Resilience gives Bucs 1st series win vs. LA since '16
PITTSBURGH -- To beat a powerhouse club like the Dodgers, it takes a little bit of everything and a dash of resilience.
The Pirates got big contributions from their pitchers, hitters and defenders on Wednesday at PNC Park, and what it led to was a 5-3 victory to win a series vs. Los Angeles.
It’s the first time since 2016 that the Pirates have won a series against the Dodgers, who are perennial postseason participants. In fact, Pittsburgh won only two games against Los Angeles from 2017-21. They’ve matched that win total in just one series this season.
“There’s a lot of really good players on the Dodgers, and there’s a lot of really good players here,” designated hitter Daniel Vogelbach said. “That’s why you play the game.”

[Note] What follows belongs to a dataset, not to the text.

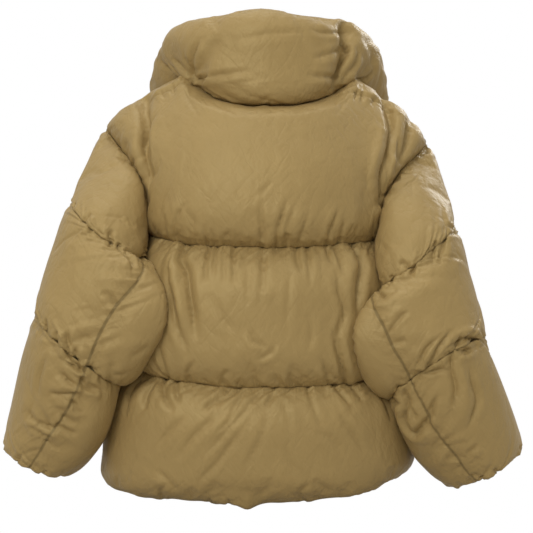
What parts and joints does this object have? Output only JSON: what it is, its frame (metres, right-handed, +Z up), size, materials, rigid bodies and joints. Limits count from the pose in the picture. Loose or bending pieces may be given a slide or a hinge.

After dropping a weekend series to the last-place Reds, and losing their No. 1 catcher in Roberto Pérez in the process, Pittsburgh entered its series against the Dodgers in a rough spot. The Bucs were able to take Game 1 on the back of José Quintana’s vintage start, but they gave up 11 runs in Game 2 and were once again in a lowly place.
But one of the focuses of the Pirates this season has been resilience, and a key to that is having a short memory.
“No matter how good we play or how bad we play, it’s just one game,” Vogelbach said, “and I think that that’s how we have to take it.”
Dillon Peters is a perfect example of that mentality. In his last outing, against the Reds, the left-hander allowed four runs while recording no outs. Nothing about that rough day shook his confidence, and he came back to give the Pirates three-plus scoreless innings with only two hits afforded vs. the Dodgers to kickstart six scoreless innings thrown by the Bucs.
“I just didn’t have my good stuff the other day, and today was a different day,” Peters said. “I went at it with the same mentality and the same preparation.”
The lineup had to show that resilience, too. The series finale featured the same woes with runners in scoring position as the Pirates have had all season, but they worked good counts and those paid off when Jack Suwinski hit a solo homer then Josh VanMeter hit a two-run homer in the sixth.
Chris Stratton blew that 3-0 lead in the top of the seventh, but Vogelbach, the first batter of the bottom half of the frame, torched a homer that registered at 110.6 mph off the bat.
“I think he did a really good job, he got himself into a good count, he didn’t swing at the 2-0 pitch that was a borderline pitch and got the pitch he was looking for,” Pirates manager Derek Shelton said.
Vogelbach’s homer stood as the winning run thanks to the ability of the defense to bounce back from a mistake, too. VanMeter misplayed a hard grounder in the 7th, adding to the woes in that three-run inning for the Dodgers. But with the bases loaded for a second time in the inning, shortstop Diego Castillo picked him up.
Shelton said the Pirates played back in that crucial spot because shortstop Trea Turner was at second base. With his elite speed, any ball that gets out of the infield would lead to two runs. It turned out to be fortuitous, as Will Smith smoked a liner just within reach of a leaping Castillo.
“I think I was jumping with him when he did it,” Shelton said.
With a brand new ballgame, VanMeter flushed the error and came back to leg out a leadoff triple in the eighth inning then score on a fielder’s choice, beating Turner’s throw home on a contact play.
“One-run leads are scary against a team like that,” VanMeter said, “and to get that extra run was big.”
It’s easy to write this series off as a fluke -- the powerhouse Dodgers coughing up two games to a team that Baseball Prospectus’ PECOTA projections still show will finish last in the division. That’s just how baseball goes sometimes, right?
But the guys in the Pirates clubhouse take this as a huge confidence boost. They’ve weathered a lot of injuries, had many new faces come through the clubhouse since the start of the season and dealt with some blowout losses. Yet here they are, taking down the goliath team in the Majors.
“I think when you go out and take a series from a team like that, it kind of hits you in the face and you go, ‘You know what? We can win a lot of games this year,’” VanMeter said. “We’re all here number one to compete, but we want to win games. That’s what the big leagues are all about.”